At that age I was playing Flash games on FRIV, a10.com and my country's agame.com variant (gioco.it). It was literally all I did online, and all I did on computers.
Nope, I didn't even unfettered access to South Park. After season one was translated to French and played in Quebec at kid hours, a bunch of parents decided their kids shouldn't watch it because they were all cussing like old truckers.
Yeah I had pretty unrestricted access but never found anything that bad and if I did I was probably too young to understand it was bad and forgot about it if I did see anything
That's me as well. A bunch of my friends could handle watching the murder and dismemberment of other people. I've never been able to. Not unless I know for sure it's fake (like in a horror movie, that kind of gore is fine). I've never had a desire to see any sort of "snuff film". Hell, I did see the hanging of Saddam video, and I still looked away.
That being said, I have seen 2 Girls One Cup, and the One Man One Jar video. But I'd advise against both. Neither of those are sad, just revolting.
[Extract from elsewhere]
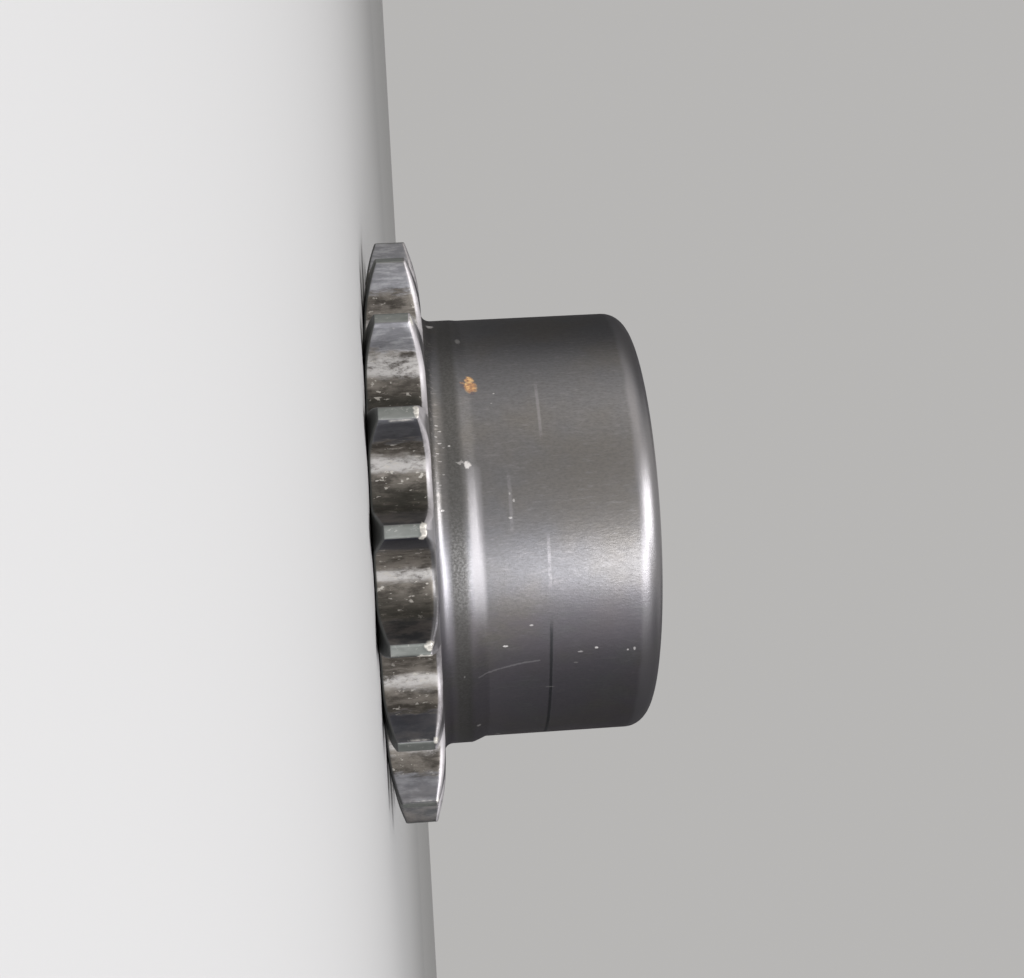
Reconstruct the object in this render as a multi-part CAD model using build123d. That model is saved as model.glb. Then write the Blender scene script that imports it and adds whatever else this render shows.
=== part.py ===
from build123d import *

import os
from math import asin, cos, pi, sin, sqrt, tan, radians

# Simplex roller chain sprocket with a long hub on one side, turned and cut from one piece of steel.
# Units are millimetres.  The axis is +Z, the plain face of the toothed plate lies at z = 0 and the hub
# stands up from it.  One tooth is centred on -Y.

# chain that the teeth fit
chain_pitch = 19.05
roller_diameter = 12.07
tooth_count = 18

# tooth form: a round seat for the roller, with a convex flank on each side of it
seat_radius = 6.1
seating_angle = 135.0
flank_radius = 32.0
tip_height_factor = 0.6
open_margin = 1.0

# toothed plate and the rounding of its teeth towards both sides
plate_width = 11.1
plain_side_relief = 2.0
hub_side_relief = 2.0
side_relief_radius = 33.0
plain_side_edge_break = 0.5
hub_side_edge_break = 0.6

# hub
hub_diameter = 86.7
total_length = 53.0
hub_end_radius = 4.5

# neck between the plate and the hub, turned slightly off the axis, with a sloping shoulder
neck_height = 0.6
neck_offset = 0.45
neck_length = 5.8
shoulder_length = 3.6
neck_fillet_radius = 1.8

# bore, its mouths and the keyway
bore_diameter = 50.0
mouth_chamfer = 1.5
key_width = 14.0
key_depth = 3.8

# worked out from the sizes above
half_tooth_angle = pi / tooth_count
pitch_radius = chain_pitch / (2 * sin(half_tooth_angle))
root_radius = pitch_radius - roller_diameter / 2
tip_radius = chain_pitch * (tip_height_factor + 1 / tan(half_tooth_angle)) / 2
hub_radius = hub_diameter / 2
bore_radius = bore_diameter / 2
neck_radius = hub_radius + neck_height
shoulder_start = plate_width + neck_length
shoulder_end = shoulder_start + shoulder_length

# lengths that differ by less than this count as the same
same_length = 0.01


def axis_distance(point):
    """Distance of a point from the sprocket's axis."""
    return sqrt(point.X**2 + point.Y**2)


def relief_depth(relief_width):
    """Radial height over which a side of the tooth curves in by relief_width at the tip."""
    return sqrt(2 * side_relief_radius * relief_width - relief_width**2)


def side_relief(face_height, relief_width, inward):
    """Arc from a flat side of the plate out to the tooth tip; inward is +1 or -1 along Z."""
    start_radius = tip_radius - relief_depth(relief_width)
    centre = (start_radius, face_height + inward * side_relief_radius)
    full_angle = asin(relief_depth(relief_width) / side_relief_radius)
    points = []
    for angle in (0, full_angle / 2, full_angle):
        radius = centre[0] + side_relief_radius * sin(angle)
        height = centre[1] - inward * side_relief_radius * cos(angle)
        points.append((radius, height))
    return ThreePointArc(*points)


def plate_blank():
    """Turned disc whose rim curves in from both flat sides to the land of the teeth."""
    lower_relief = side_relief(0, plain_side_relief, 1)
    upper_relief = side_relief(plate_width, hub_side_relief, -1)
    outline = [
        Line((0, 0), lower_relief @ 0),
        lower_relief,
        Line(lower_relief @ 1, upper_relief @ 1),
        upper_relief,
        Line(upper_relief @ 0, (0, plate_width)),
        Line((0, plate_width), (0, 0)),
    ]
    return revolve(Plane.XZ * make_face(Curve() + outline), Axis.Z)


def tooth_gap():
    """Cutter for one gap on +X: roller seat, two convex flanks and an open end outside the tips."""
    seat_centre = Vector(root_radius + seat_radius, 0)
    seat_end_angle = radians(180 - seating_angle / 2)
    seat_direction = Vector(cos(seat_end_angle), sin(seat_end_angle))
    seat_end = seat_centre + seat_direction * seat_radius
    flank_centre = seat_centre + seat_direction * (seat_radius + flank_radius)
    open_radius = tip_radius + open_margin

    centre_distance = flank_centre.length
    centre_angle = radians(flank_centre.get_angle(Vector(1, 0)))
    opening = (open_radius**2 + centre_distance**2 - flank_radius**2) / (2 * open_radius * centre_distance)
    flank_end_angle = centre_angle - asin(sqrt(1 - opening**2))
    flank_end = Vector(cos(flank_end_angle), sin(flank_end_angle)) * open_radius
    flank_middle = flank_centre + ((seat_end + flank_end) / 2 - flank_centre).normalized() * flank_radius

    upper_flank = ThreePointArc(seat_end, flank_middle, flank_end)
    lower_flank = mirror(upper_flank, Plane.XZ)
    mirrored_seat_end = Vector(seat_end.X, -seat_end.Y)
    mirrored_flank_end = Vector(flank_end.X, -flank_end.Y)
    seat = ThreePointArc(seat_end, (root_radius, 0), mirrored_seat_end)
    open_side = ThreePointArc(flank_end, (open_radius, 0), mirrored_flank_end)
    gap_face = make_face(Curve() + [upper_flank, seat, lower_flank, open_side])
    return extrude(gap_face, plate_width)


def is_rim_edge(edge):
    """True for the edges of seats, flanks and lands with either side of the plate."""
    distances = [axis_distance(point) for point in (edge @ 0, edge @ 0.5, edge @ 1)]
    outside_roots = min(distances) > root_radius - same_length
    concentric = max(distances) - min(distances) < same_length
    on_land = min(distances) > tip_radius - same_length
    return edge.geom_type != GeomType.LINE and outside_roots and (on_land or not concentric)


def rim_edges(plate, hub_side):
    """Edges round all teeth and gaps, on the hub side or on the plain side."""
    edges = plate.edges().filter_by(is_rim_edge)
    return edges.filter_by(lambda edge: ((edge @ 0.5).Z > plate_width / 2) == hub_side)


def toothed_plate():
    """Plate with a gap on each side of the tooth at -Y and its rim edges broken."""
    cutter = tooth_gap()
    first_gap = -90 + 180 / tooth_count
    plate = plate_blank() - PolarLocations(0, tooth_count, start_angle=first_gap) * cutter
    plate = chamfer(rim_edges(plate, hub_side=True), hub_side_edge_break)
    return chamfer(rim_edges(plate, hub_side=False), plain_side_edge_break)


def neck():
    """Ring between plate and hub: fillet off the plate, short cylinder, then a shoulder down to the hub."""
    fillet_top = plate_width + neck_fillet_radius
    fillet_foot = neck_radius + neck_fillet_radius
    fillet_bend = neck_fillet_radius * (1 - 1 / sqrt(2))
    shoulder_foot = hub_radius - neck_offset
    outline = [
        Polyline((0, shoulder_end), (0, plate_width), (fillet_foot, plate_width)),
        ThreePointArc(
            (fillet_foot, plate_width),
            (neck_radius + fillet_bend, plate_width + fillet_bend),
            (neck_radius, fillet_top),
        ),
        Polyline((neck_radius, fillet_top), (neck_radius, shoulder_start), (shoulder_foot, shoulder_end)),
        Line((shoulder_foot, shoulder_end), (0, shoulder_end)),
    ]
    section = make_face(Curve() + outline)
    return Pos(neck_offset, 0, 0) * revolve(Plane.XZ * section, Axis.Z)


def hub():
    """Round hub with a well rounded outer end."""
    body = extrude(Circle(hub_radius), total_length)
    end_edge = body.edges().sort_by(Axis.Z)[-1]
    return fillet(end_edge, hub_end_radius)


def bore_and_keyway():
    """Cutter for the bore with its chamfered mouths, and for the keyway on the +X side."""
    mouth_radius = bore_radius + mouth_chamfer
    outline = Polyline(
        (0, 0),
        (mouth_radius, 0),
        (bore_radius, mouth_chamfer),
        (bore_radius, total_length - mouth_chamfer),
        (mouth_radius, total_length),
        (0, total_length),
        (0, 0),
    )
    bore = revolve(Plane.XZ * make_face(outline), Axis.Z)
    key_reach = bore_radius + key_depth
    keyway = extrude(Pos(key_reach / 2, 0) * Rectangle(key_reach, key_width), total_length)
    return bore + keyway


def sprocket():
    """The whole part as one solid."""
    return toothed_plate() + neck() + hub() - bore_and_keyway()


os.makedirs("parts", exist_ok=True)
body = sprocket()
export_step(body, "parts/sprocket.step")
print("volume cm3", round(body.volume / 1000, 1), "box", body.bounding_box())
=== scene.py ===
import math
import bpy
from mathutils import Matrix, Vector, noise


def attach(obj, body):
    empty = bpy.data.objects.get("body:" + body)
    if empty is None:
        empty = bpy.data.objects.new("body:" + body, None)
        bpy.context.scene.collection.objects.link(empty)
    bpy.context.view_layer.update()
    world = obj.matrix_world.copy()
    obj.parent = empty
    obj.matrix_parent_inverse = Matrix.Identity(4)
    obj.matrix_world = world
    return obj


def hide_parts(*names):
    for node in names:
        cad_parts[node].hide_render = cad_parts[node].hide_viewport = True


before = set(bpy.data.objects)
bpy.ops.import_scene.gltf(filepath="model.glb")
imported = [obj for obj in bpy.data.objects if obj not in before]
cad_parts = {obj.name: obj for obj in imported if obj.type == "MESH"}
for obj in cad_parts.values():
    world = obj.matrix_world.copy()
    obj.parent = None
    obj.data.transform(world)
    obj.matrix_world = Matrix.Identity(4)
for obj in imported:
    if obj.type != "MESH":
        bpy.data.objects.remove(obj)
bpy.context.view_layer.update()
mm = 0.001

# sizes in millimetres
steelBody = {
    "pitch": 19.05, "roller": 12.07, "teeth": 18, "tipHeight": 0.6,
    "seatRadius": 6.1, "seatAngle": 135, "flankRadius": 32.0, "landCorner": 0.3,
    "plateWidth": 11.1, "reliefRadius": 33.0, "plainRelief": 2.0, "hubRelief": 1.6,
    "plainEdge": 0.45, "hubEdge": 1.3, "hubEdgeAtLand": 0.5, "reliefStart": 46.6,
    "neckHeight": 0.6, "neckOffset": 0.45, "neckEnd": 16.9, "shoulderEnd": 20.6, "shoulderDip": 0.3,
    "filletRadius": 1.8,
    "hubRadius": 43.35, "hubEndRadius": 4.5, "length": 53.0,
    "boreRadius": 25.0, "mouth": 1.5, "keyWidth": 14.0, "keyReach": 28.8,
}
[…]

I was lucky enough to not be the kind of edgelord who thinks traumatizing themselves with horrific stuff theyll never unsee is cool and hardcore as a kid. The moment I even caught a frame of gore its an instant close. I have a hard enough time sleeping at night while knowing exactly how much suffering and pain can be inflicted in the world, I don't need to see it or hear about it.
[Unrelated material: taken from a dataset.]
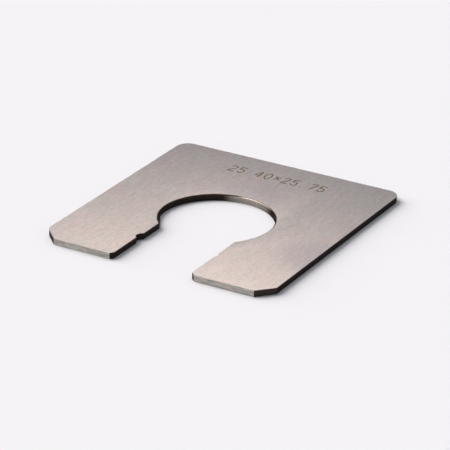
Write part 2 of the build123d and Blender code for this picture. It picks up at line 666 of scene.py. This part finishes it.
# %% [markdown]
# ### The dark skin of the cut walls, and painted highlights
#
# The outline was cut after hardening, and the cut leaves a thin dark skin on the walls, with fine
# upright marks, which are drawn coarser here. Such walls scatter light up and down, so their
# tangent is upright. The skin is duller than bare metal where it is seen at a slant, and the
# specular tint says so. At the back of the throat a second, lighter colour is mixed in by the
# distance from its middle: a painted highlight, where that wall faces the light. The rim of the
# throat is painted darker still, as painted shade, and near-white at its back as a painted
# highlight.

# %% Dark skin with painted highlights for the walls, painted shade for the rim
CUT_MARK_WIDTH_MM = 0.6
CUT_MARK_HEIGHT_MM = 4


def on_throat(degrees):
    """The place on the throat's wall at an angle, at half the plate's height."""
    angle = math.radians(degrees)
    return Vector((THROAT_RADIUS * math.cos(angle), THROAT_Y + THROAT_RADIUS * math.sin(angle),
                   MIDDLE_HEIGHT))


def add_wall_shader(tree, colour, height, edge_tint=1.0):
    """Rough metal that scatters light up and down, with a little relief."""
    bump = add_node(tree, "ShaderNodeBump", {
        "Height": height, "Strength": 0.3, "Distance": mm(0.01)})
    upright = add_node(tree, "ShaderNodeCombineXYZ", {"X": 0, "Y": 0, "Z": 1})
    shader = add_node(tree, "ShaderNodeBsdfPrincipled", {
        "Base Color": colour, "Metallic": 1, "Roughness": 0.6,
        "Specular Tint": (edge_tint, edge_tint, edge_tint, 1),
        "Anisotropic": 0.9, "Tangent": upright.outputs["Vector"],
        "Normal": bump.outputs["Normal"]})
    add_node(tree, "ShaderNodeOutputMaterial", {"Surface": shader.outputs["BSDF"]})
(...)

My sister was a super vegan moralist in her teens and thought it appropriate to show 6 year old me food.inc, I will never forget that imagery and hope no other child ever has to see that shit.
I never searched for stuff like this cuz I'm kinda sensitive on this, but I have a friend who would sometimes show me and other friends really disgusting things since we were like 10 years old.
I've been watching gore since like 12. Some dude sent me the old livegore website and I peeked a look at it. First, I was a bit scaredy then got used to it. Honestly, I rarely even peek there these days, it's so boring tbh. I am pretty sure it messed me in the brain somewhere, watching gore at that early age.